So yesterday a reply to a tweet of mine got a lot of traction re: bike safety for skeletons

Anyway, it occurred to me that a bike helmet of sorts already existed when these photos were taken: the bowler hat!

Yes, really.

🎩 👷👷‍♀️🧵

/1 https://twitter.com/fangeandmiqua/status/1307260867243769856
While we treat it as a a quaint bygone fashion statement, a comedy icon, or a symbol of “Britishness,” the humble bowler (or “derby” here in America) was a hard working hat

A literal hard hat

Seriously! /2
It’s all about the shape, baby! Like the humble arch, a well-constructed bowler deflects force acting upon it.

It’s no modern hard hat or helmet, but for the time it was effective enough to be used by laborers in a variety of fields. /3
It was particularly popular among railroad workers & navvies, such as these digging the Bramhope Tunnel in England in the late 1840s:

/4
(Bramhope is a subject for another time but it’s notable among bother reasons as it resulted in the only National memorial to navvies, let alone the 24 killed & countless wounded digging the long bore) /5
Similarly, these canal workers in the Merrimack Canal/Moody St Feeder in Lowell, MA are wearing... yup, bowlers!

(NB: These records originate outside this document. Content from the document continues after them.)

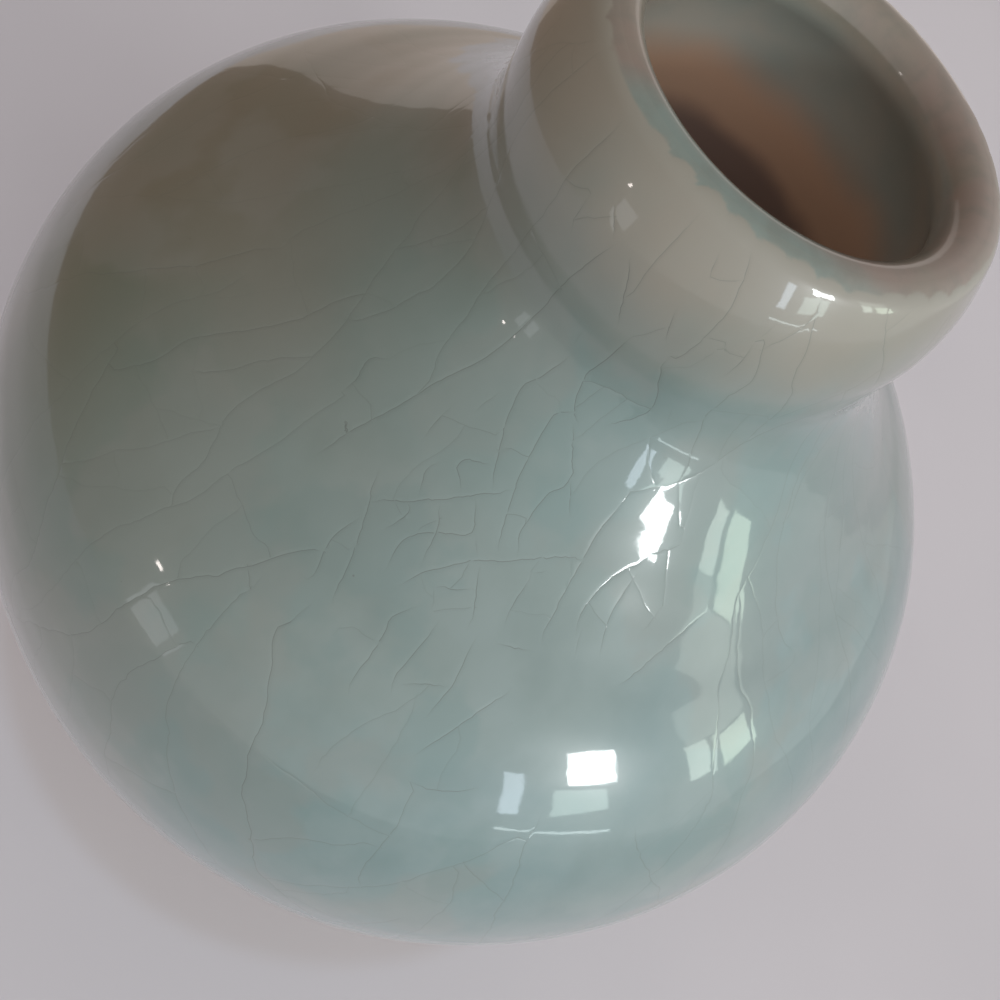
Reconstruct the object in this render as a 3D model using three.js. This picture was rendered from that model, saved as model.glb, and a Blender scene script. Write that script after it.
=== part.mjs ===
// Ceramic vase: a round glazed body with a short swelling neck and a thick rounded lip.
// Millimetres, +Z up. The origin is on the axis, in the plane that the foot ring stands on.
// The wall is made as in the real vase: clay sections luted together, with a coat of glaze on each side.
import * as THREE from "three";

// Outside of the glazed body: slopes are in degrees from level,
// and a sweep is how far the curve holds its direction there
const bellyRadius = 70;
const bellyHeight = 65;
const bellySweep = 34;
const shoulderRise = 52;
const shoulderSlope = 9;
const shoulderSweep = 30;
const heelSlope = 47;
const heelSweep = 18;

// Neck and lip: the rises are heights above the shoulder. The sweep of the crease spreads over the
// shoulder and rises up the neck, and the lute runs out at the same share of it from either end.
const neckRise = 29.1;
const neckWidestRise = 18.4;
const neckSwell = 2.4;
const neckRootDraw = 1.8;
const mouthRadius = 16.3;
const lipThickness = 6;
const creaseSpread = 23;
const creaseRise = 15;
const luteEnd = 0.19;
const throatBlend = 4;

// Wall, with both coats of glaze
const bodyWall = 6;
const heelWall = 9.5;
const floorThickness = 6.5;

// Foot ring
const footRadius = 32;
const footHeight = 6;
const footWidth = 6;
const footDraft = 1.2;
const footBevel = 0.9;
const footStep = 1;

// Glaze
const outerCoat = 0.8;
const linerCoat = 0.7;
const lipCoat = 0.45;
const baseCoat = 0.6;
const baseGlazeMargin = 0.5;
const creasePool = 0.4;
const rollSwell = 0.45;
const rollLength = 4;
const glazeLineRise = 1.6;

// Clearances: the film between touching pieces, and the line on the lip where the two coats meet
const seat = 0.3;
const coatMeeting = 0.3;

// Steps of the revolved outlines
const turnSteps = 36;
const rollSteps = 3;
const bowlSteps = 7;
const domeSteps = 6;
const creaseSteps = 6;
const bedSteps = 3;
const throatSteps = 3;
const neckSteps = 2;
const lipSteps = 4;
const floorSteps = 3;

// Derived sizes
const lipRadius = lipThickness / 2;
const lipCentreRadius = mouthRadius + lipRadius;
const neckRadius = mouthRadius + lipThickness + neckSwell;
const shoulderHeight = bellyHeight + shoulderRise;
const neckWidestHeight = shoulderHeight + neckWidestRise;
const lipCentreHeight = shoulderHeight + neckRise - lipRadius + (outerCoat - lipCoat);
const floorHeight = footHeight + floorThickness;
const glazeLineHeight = footHeight + glazeLineRise;
const clayDepth = outerCoat + seat;
const clayUnderLiner = linerCoat + seat;
const baseRadius = footRadius + footStep;

// A station is a point of an outline, r from the axis and z up, with the normal of the outside there.
const station = (r, z, normalR, normalZ) => {
  const length = Math.hypot(normalR, normalZ);
  return { r, z, normalR: normalR / length, normalZ: normalZ / length };
};

const shifted = (point, distance) => ({
  ...point,
  r: point.r + point.normalR * distance,
  z: point.z + point.normalZ * distance,
});

const evenly = (from, to, steps) =>
  Array.from({ length: steps + 1 }, (_, index) => from + ((to - from) * index) / steps);

// The share of the way from low to high at which a test turns from true to false.
const turningShare = (low, high, stillBefore) => {
  for (let halving = 0; halving < 50; halving += 1) {
    const middle = (low + high) / 2;
    if (stillBefore(middle)) low = middle;
    else high = middle;
  }
  return low;
};

// A cubic curve through four control points. Its normal is to the right of the way the curve runs.
const cubic = (start, first, second, end) => (share) => {
  const rest = 1 - share;
  const placeOf = (key) =>
    rest ** 3 * start[key] +
    3 * rest ** 2 * share * first[key] +
    3 * rest * share ** 2 * second[key] +
    share ** 3 * end[key];
  const slopeOf = (key) =>
    rest ** 2 * (first[key] - start[key]) +
    2 * rest * share * (second[key] - first[key]) +
    share ** 2 * (end[key] - second[key]);
  return station(placeOf("r"), placeOf("z"), slopeOf("z"), -slopeOf("r"));
};

// A point at a distance from another, in a direction given in degrees from level.
const fromPoint = (point, distance, degrees) => ({
  r: point.r + distance * Math.cos(THREE.MathUtils.degToRad(degrees)),
  z: point.z + distance * Math.sin(THREE.MathUtils.degToRad(degrees)),
});

// The body is one curve from foot to belly and one from belly to mouth, upright at the belly.
// The lower sweep there is worked out so that both bend alike at the belly, and the glaze shows no line.
const belly = { r: bellyRadius, z: bellyHeight };
const bowlFoot = {
  r: baseRadius + clayDepth / Math.sin(THREE.MathUtils.degToRad(heelSlope)),
  z: footHeight,
};
const domeTop = { r: mouthRadius, z: shoulderHeight };
const heelHandle = fromPoint(bowlFoot, heelSweep, heelSlope);
const shoulderHandle = fromPoint(domeTop, shoulderSweep, -shoulderSlope);
const lowerBellySweep =
  bellySweep * Math.sqrt((bellyRadius - heelHandle.r) / (bellyRadius - shoulderHandle.r));
const bowl = cubic(bowlFoot, heelHandle, { r: bellyRadius, z: bellyHeight - lowerBellySweep }, belly);
const dome = cubic(belly, { r: bellyRadius, z: bellyHeight + bellySweep }, shoulderHandle, domeTop);

const bowlShareAtHeight = (z) => turningShare(0, 1, (share) => bowl(share).z < z);

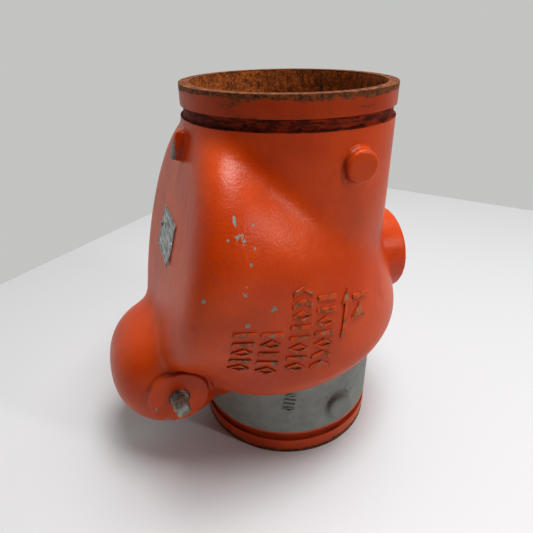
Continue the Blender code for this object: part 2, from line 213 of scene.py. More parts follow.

(Image courtesy @LowellNPS Locks & Canals Collection) /6
It’s no surprise that when there’s a call for someone to do reenactment work as an 19th-early 20th century worker, I grab my bowler off the hat rack as I run for the car.

Period appropriate in more ways than one!
Forget what Hollywood tells you; bowlers “Won the West;” FAR more cowboys, settlers, & outlaws wore the sturdy bowler than cowboy hats.

Marion Hedgepeth, one of the fastest outlaw guns in the West, earned the nickname “the Derby Kid” w/ his. /8
The ubiquitous bowler leeched into popular culture. By the 20th century they morphed into the businessman’s hat, & the ubiquitous English “City Gent” was born. Primarily financial workers, thousands of umbrella-clasping Mr. Banks clones swarmed London’s streets into the 1960s. /9
Today we think of bowlers in terms of comedy; Chaplin, Laurel & Hardy. That’s all well & good, but it’s also a working person’s hat. It’s resilient! A tough hat for tough people!